The low-cost filter would treat the water, which can then be sold for a minimal cost. That would both provide fluoride-treated water to the community and give the person who's running that business a job.

During recent field work in Ethiopia, Brunson and her team set up a lab in a local guest house - and started experimenting.

“Are there things we can add,” asks Brunson, “or ways we can alter the bone char either through some sort of oxidation process, or through adding something like aluminum to the material, that would make it even more effective?”

Brunson says many water projects in developing countries fail for obvious reasons - money runs out, or machinery breaks down.

“Of the seven or eight communities we visited, there only were maybe two that were actually functioning as far as treatment systems.”

But equally important, she says, are cultural factors. Figuring out how to get the community behind a water filtering project.

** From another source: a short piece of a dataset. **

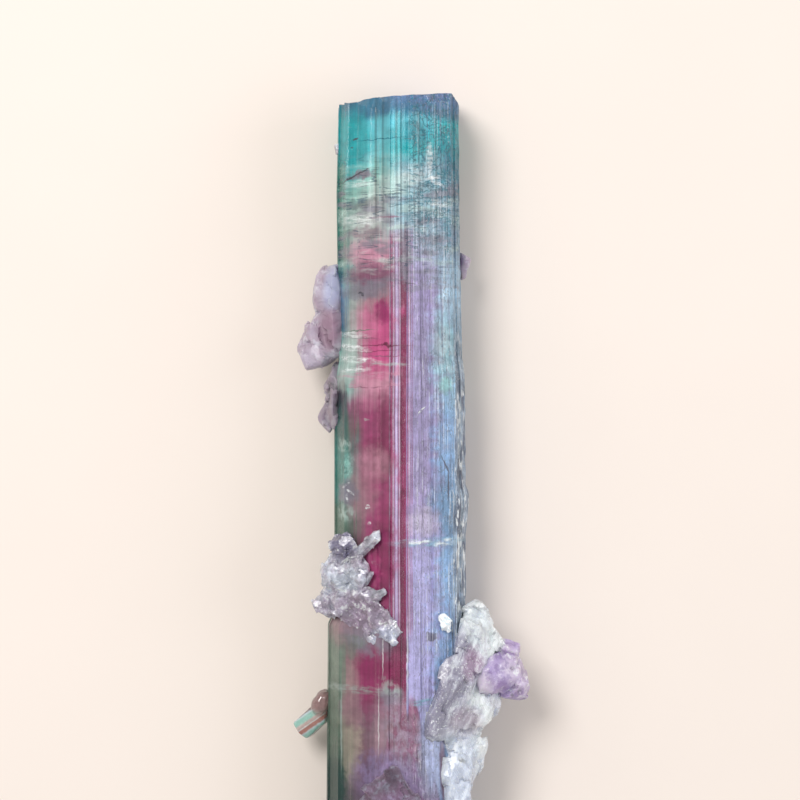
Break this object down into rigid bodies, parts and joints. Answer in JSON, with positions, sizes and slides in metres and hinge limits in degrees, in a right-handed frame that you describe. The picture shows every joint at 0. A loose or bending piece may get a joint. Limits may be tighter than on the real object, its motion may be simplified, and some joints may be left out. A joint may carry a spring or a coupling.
{
  "type": "tourmaline crystal specimen",
  "caption": "Long striated watermelon tourmaline prism with a pink core, green rim and teal tip, lying on its back, with lilac, white and glassy minerals grown on its sides.",
  "frame": {"origin": "middle of the flat back face that the crystal rests on", "axes": "+Y along the crystal towards its natural tip, +X to the right seen from the front, +Z out of the front face"},
  "size_m": [0.033, 0.1152, 0.0173],
  "materials": {
    "tourmaline": "vitreous, striated along its length",
    "side_tourmaline": "vitreous",
    "lepidolite": "pearly, rough",
    "quartz": "vitreous, cloudy",
    "albite": "satin"
  },
  "bodies": {
    "root": {"tourmaline_crystal": "tourmaline", "side_tourmaline": "side_tourmaline", "upper_left_lepidolite": "lepidolite", "middle_left_lepidolite": "lepidolite", "front_left_quartz": "quartz", "right_albite_blades": "albite", "right_lepidolite": "lepidolite", "lower_front_lepidolite": "lepidolite", "right_edge_chip": "lepidolite", "tip_chip": "quartz", "albite_fleck": "albite"}
  },
  "joints": []
}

The team spoke to a lot of people, and asked a lot of questions.

“How do you use water, where do you get it from, what do you think about the current treatment system, is there something you would prefer to have?”

Brunson, who also teaches in the college of business, says getting communities committed to water treatment could also be a money-making opportunity for local people.

“If you can set up a business so that the char you are selling that is helping people get treated water is making enough money so you can be self sustaining, then you can keep going,” says Brunson.

Science and social entrepreneurship coming together to make affordable, safe water available to millions.